Substitute the values of $V{{'}_{m}}$ and $\rho '$ in equation (iii).
$\Rightarrow mg=\rho {{\left( 1+{{\gamma }_{2}}\Delta T \right)}^{-1}}gf'{{V}_{m}}\left( 1+{{\gamma }_{1}}\Delta T \right)$
$\Rightarrow mg=\rho gf'{{V}_{m}}{{\left( 1+{{\gamma }_{2}}\Delta T \right)}^{-1}}\left( 1+{{\gamma }_{1}}\Delta T \right)$ …. (iv)
From (ii) and (iv), we get that
$\Rightarrow \rho gf{{V}_{m}}=\rho gf'{{V}_{m}}{{\left( 1+{{\gamma }_{2}}\Delta T \right)}^{-1}}\left( 1+{{\gamma }_{1}}\Delta T \right)$
$\Rightarrow f=f'{{\left( 1+{{\gamma }_{2}}\Delta T \right)}^{-1}}\left( 1+{{\gamma }_{1}}\Delta T \right)$
$\Rightarrow \dfrac{f}{f'}={{\left( 1+{{\gamma }_{2}}\Delta T \right)}^{-1}}\left( 1+{{\gamma }_{1}}\Delta T \right)$
$\Rightarrow \dfrac{f'}{f}=\left( 1+{{\gamma }_{2}}\Delta T \right){{\left( 1+{{\gamma }_{1}}\Delta T \right)}^{-1}}$
Generally, the coefficients of volume expansion are very small values.

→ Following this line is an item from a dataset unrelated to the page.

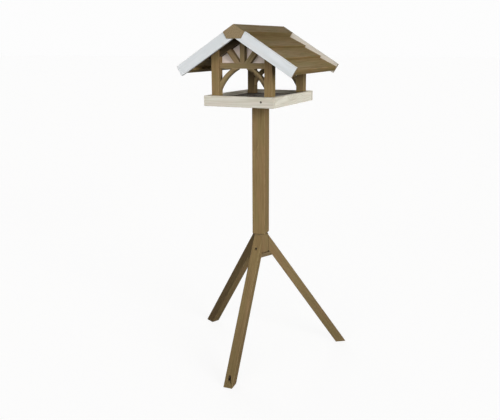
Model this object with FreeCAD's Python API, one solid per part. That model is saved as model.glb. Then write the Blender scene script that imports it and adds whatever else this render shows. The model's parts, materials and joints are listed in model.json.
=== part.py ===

Hence,
${{\left( 1+{{\gamma }_{1}}\Delta T \right)}^{-1}}\approx \left( 1-{{\gamma }_{1}}\Delta T \right)$.
$\Rightarrow \dfrac{f'}{f}=\left( 1+{{\gamma }_{2}}\Delta T \right)\left( 1-{{\gamma }_{1}}\Delta T \right)$
$\Rightarrow \dfrac{f'}{f}=1-{{\gamma }_{1}}\Delta T+{{\gamma }_{2}}\Delta T-{{\gamma }_{1}}{{\gamma }_{2}}\Delta T$.
Since the term $-{{\gamma }_{1}}{{\gamma }_{2}}\Delta T$ is very small compared to other terms, it can be neglected.
$\Rightarrow \dfrac{f'}{f}\approx 1+\left( {{\gamma }_{2}}-{{\gamma }_{1}} \right)\Delta T$
$\Rightarrow \dfrac{f'}{f}-1=\left( {{\gamma }_{2}}-{{\gamma }_{1}} \right)\Delta T$
$\Rightarrow \dfrac{f'-f}{f}=\left( {{\gamma }_{2}}-{{\gamma }_{1}} \right)\Delta T$.

Hence, the correct option is D.

Note:
Note that the change in the fraction of the volume of the metal submerged can be positive or negative depending on the values of the coefficients of volume expansions of the metal and mercury.
If ${{\gamma }_{2}}$ > ${{\gamma }_{1}}$, then the change is positive. Meaning the fraction of volume submerged will be more when the temperature is increased.
If ${{\gamma }_{2}}$ < ${{\gamma }_{1}}$, then the change is negative. Meaning the fraction of volume submerged will be reduced when the temperature is increased.